According to the IPSOS survey from last June, before the destructive protests across France, Marine Le Pen's NR led the polls (25%) for next year's European Parliament elections, with 2% more than Macron's Renaissance.

Protests over the murder of a teenager of Arab descent have fuelled Marine Le Pens extremists.

A survey by the Democratic Institute from Washington for Express.co.gives Le Pen the chance of success in the next presidential election for the first time, as she now has the confidence of 51% of voters, 4% more than Macron.

Le Pen and her supporters kept a low profile during the street violence, stressing that it represented an attack on the state and small businesses of hard-working people who pay taxes.

President Macron's moves and particularly the massive engagement of the police (about 45,000 people) have suited them as a decisive intervention of the state, which they advocate.

Macron could not capitalise on it politically as much as the extreme right-wing because dealing with protesters is considered his regular job, while for Le Pen's supporters, it is part of a political strategy, particularly towards migrants.

The right-wing extremists understand well the conservative, nationalist pulse that prevails in the majority of the public, which is evident by the fact that a little more than 360,000 was collected for the family of the murdered teenager online, and 1.45 million for the policeman who killed him.

The state's inactivity paid off

The growth of the extreme right is the price that French democracy pays for two wasted decades when it comes to reducing the gap towards migrants and lost opportunities for their integration.

Since 2005, when two teenagers were killed in Clichy-sous-Bois, an eastern suburb of Paris, which sparked the first major disruptive protests, many governments and policies towards migrants have changed in France.

At the time of that first major, racially charged incident, the political scene was still dominated by two political poles and mainstream parties - conservatives and socialists. Nowhere in Europe, not even France, were populists anything more than a political start-up.

However, years and billions of euros have been wasted on clearly ineffective minority and migrant integration programmes, in which all existing political options participated.
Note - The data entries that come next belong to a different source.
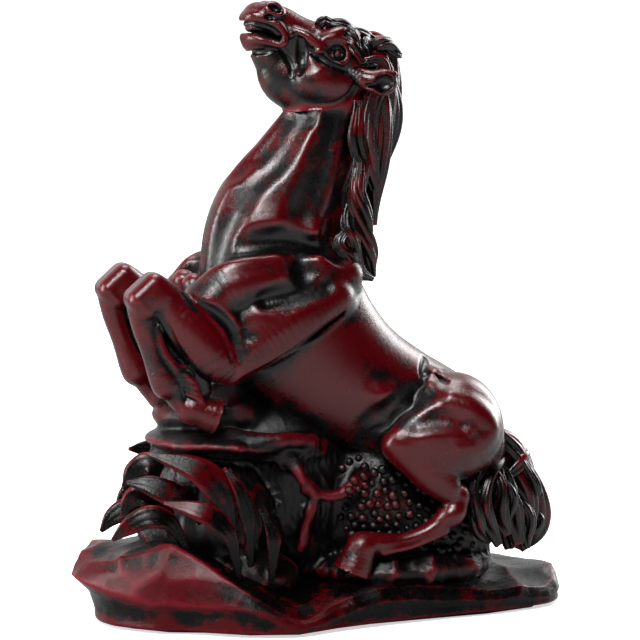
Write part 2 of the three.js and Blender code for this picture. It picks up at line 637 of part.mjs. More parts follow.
const standField = carve(
  2,
  melt(
    3,
    lump([-30, -1, LEDGE_HEIGHT - 4.2], [21.5, 21, 4.6], -3),
    lump([-35, 2, 59], [14, 13, 6]),
    lump([-26, 0, 60], [10, 13, 8], -30),
    lump([-30, 0, 31], [15, 23.5, 18]),
    lump([22, 0, 13.5], [29, 22.5, 8.5]),
    lump([-11, 0, 48], [20, 15.5, 14], -30),
    lump([-8, 0, 34], [18, 15, 22]),
    lump([16, 0, 30], [22, 15.5, 20], -25),
    lump([-38, 0, 28], [16, 17, 14]),
    lump([-41, 0, 39], [12.5, 15, 13]),
    lump([36, 0, 22], [15, 14, 13]),
  ),
  lump([-3, -20, 44], [7, 7, 6]),
  lump([-14, -23, 30], [5.5, 8, 11]),
  lump([0, -20, 25], [9, 7.5, 9]),
  lump([-36, -24, 49], [11, 9, 2.6], -3),
  lump([-10, 21, 40], [11, 8, 10]),
  lump([8, 21, 27], [10, 7, 9]),
);
// Ribs of harder rock between the hollows, as [x, y, z, half width, half thickness]
const RIBS = [
  [
    [-14, -13.5, 49, 2.8, 2.8], [-11, -16.6, 43.6, 1.8, 1.8], [-6.5, -17.2, 37.2, 1.7, 1.7],
    [-8, -16.2, 30, 1.6, 1.6], [-9.6, -14, 21, 2, 2],
  ],
  [[-8, -16.6, 38.6, 1.6, 1.6], [-2, -17.2, 36.4, 1.6, 1.6], [4, -16, 38, 1.9, 1.9], [9, -12, 41, 2.6, 2.6]],
  [[-30, -14, 53.5, 3, 3], [-22, -18, 53, 2.8, 2.8], [-13, -17.4, 53, 2.4, 2.4], [-6, -13.5, 52, 2, 2]],
];
const ribs = () => RIBS.map((stations) => sweep(stations, circle(6), new THREE.Vector3(0, 1, 0)));

// Hair: each lock is a tapered sweep through [x, y, z, half width, half thickness], and the locks of one
// casting are joined. The mane and forelock hang from the head.
const manes = [
  [
    [12, 0, 16, 4.6, 3.4], [18.4, 0, 14.6, 5.4, 3.8], [19.6, 0, 6, 5.4, 3.8],
    [18.4, -0.5, -6, 4.6, 3.4], [17.6, -1.5, -20, 1.6, 1.2],
  ],
  [
    [11, -4, 14, 3, 2.4], [16.8, -5.4, 11, 4, 3], [16, -5.6, -2, 3.6, 2.8],
    [16.4, -4.8, -19, 3, 2.4], [15, -4, -34.5, 1, 1],
  ],
  [
    [9.5, -7.4, 13, 2.2, 2], [15, -8.2, 11, 2.8, 2.4], [13, -8, -1, 3, 2.6],
    [13, -7, -16, 2.8, 2.4], [14.4, -5, -29, 1, 1],
  ],
  [
    [11, 4, 14, 3, 2.4], [16.8, 5.4, 11, 4, 3], [16, 5.6, -2, 3.6, 2.8],
    [16.4, 4.8, -19, 3, 2.4], [15, 4, -33, 1, 1],
  ],
  [
    [12, 0, 3, 3.4, 3.2], [14.6, 0, -11, 4.4, 4], [13.2, 0, -27, 4.4, 4],
    [12.6, 0, -41, 3.4, 3], [13.4, -1, -50, 1.4, 1.4],
  ],
  [
    [10.4, -6.4, -8, 2.4, 2], [9.4, -8, -20, 3.4, 2.8], [8.6, -8.2, -31, 3.4, 2.8],
    [12, -6.6, -43, 2.4, 2.2], [15.6, -4, -48.5, 0.8, 0.8],
  ],
  [
    [7.4, -8, -28, 2.2, 2], [5.4, -9.6, -37, 3, 2.4],
    [8.4, -8.4, -44.6, 2.8, 2.4], [13.6, -6, -50.5, 0.8, 0.8],
  ],
  [[12, 6, 1, 3, 2.4], [11.6, 7.2, -13, 3.4, 2.6], [10, 7.6, -29, 3.4, 2.8], [13, 5.6, -47, 0.8, 0.8]],
].map(fromSeam);
const forelocks = [
  [[15, 0, 16, 4.4, 2.6], [9.5, -0.5, 20.2, 4, 2.4], [4, -1, 22.4, 3, 2], [-1, -1, 23.6, 1.1, 1]],
  [[12, -2, 18.4, 3, 2.2], [7.6, -5.6, 20.6, 2.6, 2], [7, -8.6, 17.8, 2, 1.8], [9.2, -10, 12.4, 0.8, 0.8]],
  [[14, -3, 16, 3, 2.2], [11.4, -7, 17.2, 2.4, 2], [10.8, -9.4, 11.8, 0.8, 0.8]],
  [[12, 2, 18.4, 3, 2.2], [7.6, 5.6, 20.6, 2.6, 2], [7, 8.6, 17.8, 2, 1.8], [9.2, 10, 12.4, 0.8, 0.8]],
  [[14, 3, 16, 3, 2.2], [11.4, 7, 17.2, 2.4, 2], [10.8, 9.4, 11.8, 0.8, 0.8]],
].map(fromSeam);
const tails = [
  [
    [50, 0, 48, 3.6, 3.4], [58, 0.5, 44, 4.4, 3.6], [64, 0, 34, 4.6, 3.8],
    [65, 0.5, 23, 4, 3.4], [61, 1, 15, 1.3, 1.3],
  ],
  [[48, -2, 48, 3, 3], [56, -4.5, 42, 3.6, 3], [60.2, -5.5, 31, 3.8, 3], [61, -6, 16.6, 1.2, 1.2]],
  [[46, -8, 47, 2.6, 2.4], [52.4, -10, 40, 3.2, 2.6], [54.8, -9.5, 30, 3, 2.6], [57.6, -9, 18.6, 1.4, 1.2]],
  [[49, -5, 45, 2.4, 2.4], [51, -12, 37.5, 3, 2.6], [50.4, -13.2, 29, 2.8, 2.4], [52.4, -13, 22, 1.2, 1.2]],
  [[54, -6, 44, 2.2, 2.2], [47.4, -14, 39.4, 2.6, 2.4], [44, -16.8, 30, 2.5, 2.2], [49.4, -15.4, 19.6, 1, 1]],
  [[50, 3, 46, 2.6, 2.6], [56, 6.5, 39, 3.4, 3], [58.5, 8.5, 29, 3.6, 3], [61, 8.5, 14, 1.2, 1.2]],
  [[49, 6, 45, 2.4, 2.4], [51, 12, 37, 3, 2.6], [50, 14, 28, 3, 2.6], [52, 14, 20, 1.4, 1.4]],
  [
    [53, -9, 39, 1.6, 1.6], [57, -4.5, 42.5, 4, 4.6], [58, 0, 43, 4.4, 5],
    [57, 4.5, 42.5, 4, 4.6], [53, 9, 39, 1.6, 1.6],
  ],
];
const hair = (locks, up) => locks
  .map((stations) => sweep(stations, circle(6), up))
  .reduce((all, one) => all.add(one));

// An ear: a round shallow cup with a thick rim, on a short root laid back along the neck
function ear(side) {
  const ellipsoid = ([x, y, z], radii) => solid(
    new THREE.SphereGeometry(1, 8, 5).scale(...radii).translate(x, side * y, z + NECK_SEAM_HEIGHT),
  );
  const laidBack = [[7, 7.4, 9.4, 2, 2], [10.6, 9.6, 7.4, 3, 2.6], [14.4, 11, 6.6, 2.4, 2]];
  const stations = laidBack.map(([x, y, ...rest]) => [x, side * y, ...rest]);
  const root = sweep(fromSeam(stations), circle(6), new THREE.Vector3(0, 1, 0));
  const shell = ellipsoid([15.2, 11.2, 6.4], [4.6, 2.3, 3.9]);
  const cup = ellipsoid([15.4, 13.6, 6.2], [3.3, 2.7, 2.8]);
  return root.add(shell).subtract(cup);
}

// Reeds: broad leaves that spring from the foot of the rock, as [x, y, z, half width] from root to tip
const LEAVES = [
  [
    [-30, -20, 17, 2.4], [-33, -25, 32.5, 3.6], [-36, -26, 40.5, 4],
    [-42, -25.5, 46.8, 3.6], [-55, -21, 51.2, 0.5],
  ],
  [
    [-30, -25, 13, 1.9], [-33.4, -30, 27, 2.6], [-37.5, -30, 33, 2.9],
    [-43, -29, 36, 2.6], [-51.5, -25, 37.8, 0.5],
  ],
  [
    [-26, -22, 13, 1.7], [-27.6, -27, 28, 2], [-28.6, -27.5, 35.5, 2.2],
    [-31, -27, 42, 1.7], [-34.5, -25, 47, 0.5],
  ],
  [[-21, -23.5, 9, 1.6], [-21, -28, 23, 1.9], [-21.4, -28, 29, 1.8], [-24.5, -26, 35, 0.5]],
  [
    [-43, -18, 22, 2.4], [-49, -21.5, 31.5, 3.4], [-55, -22, 33.6, 3.1],
    [-60.6, -21, 31, 2.4], [-65, -19, 27, 0.5],
  ],
  [
    [-37, -16, 27, 2.4], [-42, -19, 35.5, 3.4], [-49, -18.5, 39.6, 3.4],
    [-54.4, -17, 41.8, 2.6], [-60, -15, 42.4, 0.5],
  ],
  [[-42, -8, 33, 2.4], [-47, -9, 42, 3.4], [-52, -9, 46.3, 3.4], [-56, -8, 45, 2.6], [-59.5, -7, 40, 0.5]],
  [
    [-41, -11, 25, 2.4], [-48, -13, 34, 3.4], [-54, -12.5, 38.2, 3.4],
    [-58, -11.5, 36.8, 2.6], [-60.5, -10, 32, 0.5],
  ],
  [
    [-46, -2, 22, 2.4], [-52, -2, 30, 3.1], [-57, -2, 32.6, 3.1],
    [-61.5, -2, 30.6, 2.4], [-65, -2, 26.5, 0.5],
  ],
  [[-42, 7, 32, 2.4], [-46, 7.5, 41, 3.4], [-50, 8, 43.2, 3.4], [-53.5, 8.5, 41.4, 2.6], [-56, 9, 36.5, 0.5]],
  [
    [-35, 13, 22, 2.4], [-44, 15.5, 33.5, 3.4], [-49, 16, 36, 3.4],
    [-53.5, 16, 34, 2.6], [-57, 16, 29.5, 0.5],
  ],
  [[-37, 19, 15, 2.2], [-45, 23, 28, 3.1], [-50.5, 23, 30.5, 2.9], [-57, 21, 27, 0.5]],
  [
    [-30, 18, 17, 2.4], [-34, 24, 33, 3.6], [-38.5, 24.5, 41, 3.6],
    [-45, 23.5, 45.5, 2.9], [-52, 21, 46.5, 0.5],
  ],
  [[-22, 18, 12, 1.9], [-26, 26.5, 29, 2.6], [-29, 27, 36, 2.6], [-34.5, 25, 42, 0.5]],
];
const leaf = (stations) => sweep(
  stations.map(([x, y, z, w]) => [x, y, z, w, (LEAF_THICK / 2) * (0.4 + 0.6 * Math.min(1, w / 2))]),
  LEAF_SECTION,
  new THREE.Vector3(-0.05, -0.9, 0.4),
);

// Assembly
const resin = (hex, roughness) => new THREE.MeshStandardMaterial({ color: hex, roughness, metalness: 0 });
const oxblood = resin(0x4a0f14, 0.32);
const rockRed = resin(0x3d0d11, 0.4);
const leafRed = resin(0x35090d, 0.38);
const hairDark = resin(0x24070a, 0.42);
const hornRed = resin(0x561a1c, 0.35);
const felt = resin(0x15110f, 0.95);

function piece(name, made, material) {
  const mesh = made.getMesh();
  const geometry = new THREE.BufferGeometry();
  geometry.setAttribute('position', new THREE.BufferAttribute(mesh.vertProperties.slice(), 3));
  geometry.setIndex(new THREE.BufferAttribute(mesh.triVerts.slice(), 1));
  geometry.computeBoundingBox();
  const middle = geometry.boundingBox.getCenter(new THREE.Vector3()).round();
  geometry.translate(-middle.x, -middle.y, -middle.z).computeVertexNormals();
  const one = new THREE.Mesh(geometry, material);
  one.name = name;
  one.position.copy(middle);
  return one;
}

const figurine = new THREE.Group();
const horse = new THREE.Group();
const ground = new THREE.Group();
const reeds = new THREE.Group();
figurine.add(horse, ground, reeds);

// Each casting is trimmed back by a seam from the ones fitted before it
const room = [];
function fit(group, name, material, made) {
  group.add(piece(name, mainPiece(room.reduce((left, other) => left.subtract(other), made)), material));
  room.push(swollen(made, SEAM));
}

const TRUNK_CELL = 4.8;
const HEAD_CELL = 2.95;
const LEG_CELL = 3.6;
const STAND_CELL = 7.6;
const BACKWARDS = new THREE.Vector3(1, 0, 0.05);
const UPWARDS = new THREE.Vector3(0, 0.1, 1);

fit(ground, 'rock_base', rockRed, baseSolid());
fit(horse, 'horse_trunk', oxblood, belowSeam(skin(trunkField, TRUNK_CELL)));
fit(horse, 'head', oxblood, aboveSeam(skin(headField, HEAD_CELL)));
for (const [word, side, ahead] of [['left', -1, 0], ['right', 1, 2]]) {
  fit(horse, `${word}_fore_hoof`, hornRed, hoof([-41 - ahead, side * LEG_APART, 62.6], [1, 0, -0.35]));
  fit(horse, `${word}_hind_hoof`, hornRed, hoof([7, side * HIND_APART, 20], [-1, 0, -0.55], 1.2));
  fit(horse, `${word}_foreleg`, oxblood, skin(forelegField(side, ahead), LEG_CELL));
  fit(horse, `${word}_hind_leg`, oxblood, skin(hindlegField(side), LEG_CELL));
}
fit(ground, 'rock_stand', rockRed, ribs().reduce((all, one) => all.add(one), skin(standField, STAND_CELL)));
for (const [word, side] of [['left', -1], ['right', 1]]) fit(horse, `${word}_ear`, oxblood, ear(side));
fit(horse, 'mane', hairDark, hair(manes, BACKWARDS));
fit(horse, 'forelock', hairDark, hair(forelocks, UPWARDS));
fit(horse, 'tail', hairDark, hair(tails, BACKWARDS));
LEAVES.forEach((stations, i) => {
  fit(reeds, `reed_leaf_${String(i + 1).padStart(2, '0')}`, leafRed, leaf(stations));
});
ground.add(piece('felt_pad', padSolid(), felt));

export default figurine;
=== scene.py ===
# %% [markdown]
# # A zodiac horse in oxblood cast resin
# A horse rises off a rock, with reeds at the front of it. Such a figurine is cast from a carved master,
# painted dark, and rubbed back until red shows on the raised places. The real one looks like a single
# casting. The CAD frame divides it along its creases, into head, trunk, legs, hooves, hair, rock and leaves,
# and this lesson dresses each of those pieces with a finer casting that stands in the same place.

# %% Load the frame
import math
from concurrent.futures import ThreadPoolExecutor

import bmesh
import bpy
import numpy as np
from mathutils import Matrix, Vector


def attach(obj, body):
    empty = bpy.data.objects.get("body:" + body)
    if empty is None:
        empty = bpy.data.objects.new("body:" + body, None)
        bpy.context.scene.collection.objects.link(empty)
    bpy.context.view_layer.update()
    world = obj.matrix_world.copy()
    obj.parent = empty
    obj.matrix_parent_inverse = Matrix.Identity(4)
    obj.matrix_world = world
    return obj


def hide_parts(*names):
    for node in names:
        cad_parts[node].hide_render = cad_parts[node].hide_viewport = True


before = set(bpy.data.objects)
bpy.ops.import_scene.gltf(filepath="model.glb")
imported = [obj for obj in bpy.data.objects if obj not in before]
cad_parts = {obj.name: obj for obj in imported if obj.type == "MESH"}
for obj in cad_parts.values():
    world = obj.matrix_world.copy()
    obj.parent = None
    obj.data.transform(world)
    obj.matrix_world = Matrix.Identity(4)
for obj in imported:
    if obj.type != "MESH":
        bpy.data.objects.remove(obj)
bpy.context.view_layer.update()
MM = 0.001

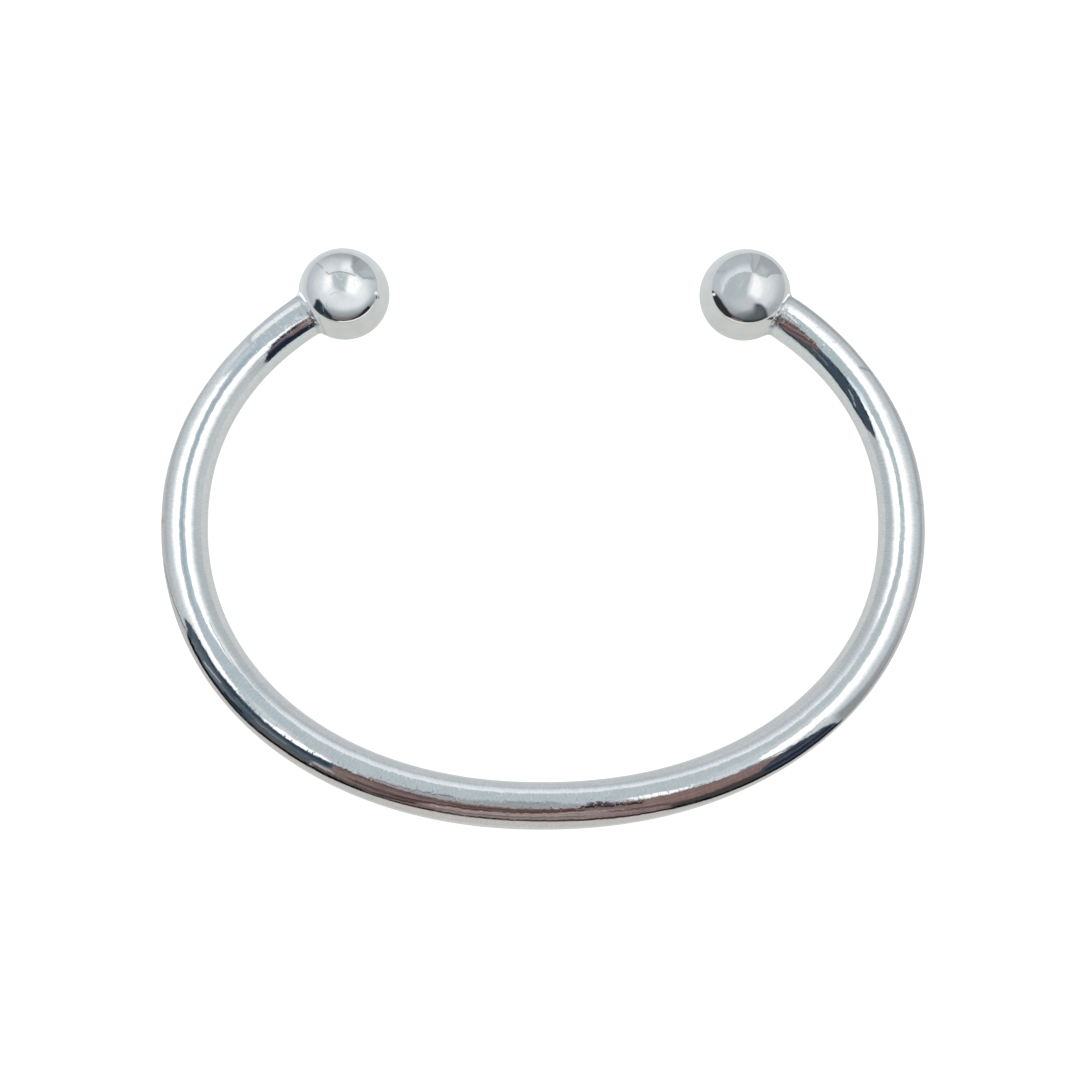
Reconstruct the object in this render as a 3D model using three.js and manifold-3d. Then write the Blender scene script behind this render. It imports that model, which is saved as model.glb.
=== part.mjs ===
// A torque bangle: one oval of round silver wire, open at the front, with a ball soldered on each end.
// Millimetres, +Z up, the opening towards +Y. It lies on its side on z = 0, on both balls and on the
// back of the wire, and the origin is under the middle of its bounding box.

import * as THREE from "three";
import { mergeVertices } from "three/addons/utils/BufferGeometryUtils.js";
import Module from "manifold-3d";

// Driving dimensions
const wireDiameter = 3.9;
const ballDiameter = 8;
const halfWidth = 30.9; // from the middle of the oval to the wire's centreline at a side
const backDepth = 24.6; // from the oval's widest line to the centreline at the back
const frontDepth = 23.7; // from the widest line to where the oval would close at the front
const ovalPower = 2.12; // 2 is an ellipse, and more is fuller towards the corners
const opening = 27.5; // clear space between the two balls
const openingShift = 0.2; // how far the opening sits off centre, towards +X
const solderRadius = 0.45; // of the concave solder joint between the wire and a ball
const solderLip = 0.03; // how far the solder's edge stands off the wire

// Facets
const wireSides = 18;
const wireSteps = 104;
const ballSides = 28; // a multiple of 4, so that a column of facets faces straight down
const ballBands = 17; // odd, so that a band of facets lies on the ball's middle
const solderSides = 24;
const solderSteps = 4;

const wireRadius = wireDiameter / 2;
const ballRadius = ballDiameter / 2;

const silver = new THREE.MeshStandardMaterial({
  color: 0xdfe1e2,
  roughness: 0.12,
  metalness: 1,
});

const wasm = await Module();
wasm.setup();

// The centreline from the left ball's centre, round the back, to the right ball's centre: a superellipse
// whose front and back halves have their own depth.
class OvalWire extends THREE.Curve {
  constructor(leftX, rightX) {
    super();
    this.from = -Math.PI - this.angleAt(leftX);
    this.to = this.angleAt(rightX);
  }

  // The angle at which the front half of the oval stands x away from the middle.
  angleAt(x) {
    return Math.acos(Math.pow(Math.abs(x) / halfWidth, ovalPower / 2));
  }

  getPoint(t, target = new THREE.Vector3()) {
    const angle = THREE.MathUtils.lerp(this.from, this.to, t);
    const depth = Math.sin(angle) < 0 ? backDepth : frontDepth;
    return target.set(
      halfWidth * shaped(Math.cos(angle)),
      depth * shaped(Math.sin(angle)),
      0,
    );
  }
}

// A sine or cosine drawn out from a circle's to the oval's fuller corners.
function shaped(value) {
  return Math.sign(value) * Math.pow(Math.abs(value), 2 / ovalPower);
}

// A closed geometry as a solid, placed by a matrix.
function solid(geometry, matrix) {
  const bare = new THREE.BufferGeometry();
  bare.setAttribute("position", geometry.getAttribute("position"));
  bare.setIndex(geometry.index);
  bare.applyMatrix4(matrix);
  const merged = mergeVertices(bare);
  return new wasm.Manifold(
    new wasm.Mesh({
      numProp: 3,
      vertProperties: new Float32Array(merged.attributes.position.array),
      triVerts: new Uint32Array(merged.index.array),
    }),
  );
}

// A solid back as a geometry that three.js can draw.
function geometryOf(body) {
  const mesh = body.getMesh();
  const geometry = new THREE.BufferGeometry();
  geometry.setAttribute(
    "position",
    new THREE.BufferAttribute(new Float32Array(mesh.vertProperties), 3),
  );
  geometry.setIndex(new THREE.BufferAttribute(new Uint32Array(mesh.triVerts), 1));
  geometry.computeVertexNormals();
  return geometry;
}

// The round wire, swept along its centreline with one flat side of its section facing down.
function wireGeometry(path) {
  const section = new THREE.Shape();
  for (let i = 0; i < wireSides; i++) {
    const turn = ((i + 0.5) / wireSides) * 2 * Math.PI;
    const x = wireRadius * Math.cos(turn);
    const y = wireRadius * Math.sin(turn);
    if (i === 0) section.moveTo(x, y);
    else section.lineTo(x, y);
  }
  section.closePath();
  return new THREE.ExtrudeGeometry(section, {
    steps: wireSteps,
    bevelEnabled: false,
    extrudePath: path,
  });
}

// A ball with one facet of its middle band facing straight down.
function ballGeometry() {
  const ball = new THREE.SphereGeometry(ballRadius, ballSides, ballBands);
  ball.rotateY(Math.PI / ballSides);
  ball.rotateZ(Math.PI / 2);
  return ball;
}

// How far the ball's lowest facet lies under its centre.
const facetDrop =
  ballRadius *
  Math.cos(Math.PI / ballSides) *
  Math.cos(Math.PI / 2 / ballBands);

// The solder joint, turned about the wire's end: a fillet that touches both the ball and the wire.
function solderGeometry() {
  const reach = Math.sqrt(
    (ballRadius + solderRadius) ** 2 - (wireRadius + solderRadius) ** 2,
  );
  const ballTouch = Math.atan2(-reach, -(wireRadius + solderRadius));
  const profile = [new THREE.Vector2(0, 0)];
  for (let i = 0; i <= solderSteps; i++) {
    const turn = THREE.MathUtils.lerp(ballTouch, -Math.PI, i / solderSteps);
    profile.push(
      new THREE.Vector2(
        wireRadius + solderLip + solderRadius * (1 + Math.cos(turn)),
        reach + solderRadius * Math.sin(turn),
      ),
    );
  }
  profile.push(new THREE.Vector2(0, reach));
  return new THREE.LatheGeometry(profile, solderSides);
}

// Lays the oval down: it turns about the back of the wire until the balls, which are thicker, touch too.
function layDown(ballY) {
  const lean = Math.asin((facetDrop - wireRadius) / (ballY + backDepth));
  return new THREE.Matrix4()
    .makeTranslation(0, -backDepth, wireRadius)
    .multiply(new THREE.Matrix4().makeRotationX(lean))
    .multiply(new THREE.Matrix4().makeTranslation(0, backDepth, 0));
}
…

Extremism and dissatisfaction due to rejection remained in ethnically colourful suburbs, almost ghettos, whose invisible walls neither the French state nor society broke down or wanted to.

A movement whose messages and actions have been both openly and covertly racist has been reaping the fruits.

Collective danger for the political centre

Marine Le Pen's right-wing populists have been growing as a force that has shifted to mainstream politics over time, even changed its leader, but remained true to its strongly anti-migrant policy and waited for the right moment.

They have been growing despite their close corrupt ties to the Kremlin being revealed. The Kremlins funds were used to finance Marine Le Pen's earlier campaigns.

"The party is pursuing a dual strategy that plays both to its traditional, extreme voters, and to potential new voters who are worried about security and see the RN as a party that Le Pen has seemingly made acceptable, and that will restore order”, said Gilles Ivaldi from the Centre for Political Research at Sciences Po in Paris.

In the absence of a strong and integrative European response, whose policies are on the defensive, the French turn to easy answers to complicated issues, and the extreme populists, whether left or right, are always ready to offer those.

The growth of right-wing extremism in France is closely monitored by their Spanish friends from the Vox party, which has high hopes of success in the elections in two weeks, and even of taking over the majority from the Socialists.

There is still a long time before another test of the will of the voters in France. The presidential elections will be held in four years, which leaves hope for the moderate forces to consolidate and reverse the current trends.

However, France's long tradition of neglecting the danger of the gap between the poor and dissatisfied suburbs and their social inclusion may also mean that after the suppression of a rebellion, things will remain the same until a new one breaks out.

In the next four years, this will have to be the main internal priority of Emmanuel Macron, but also of his competitors from the mainstream centre, because the danger is collective.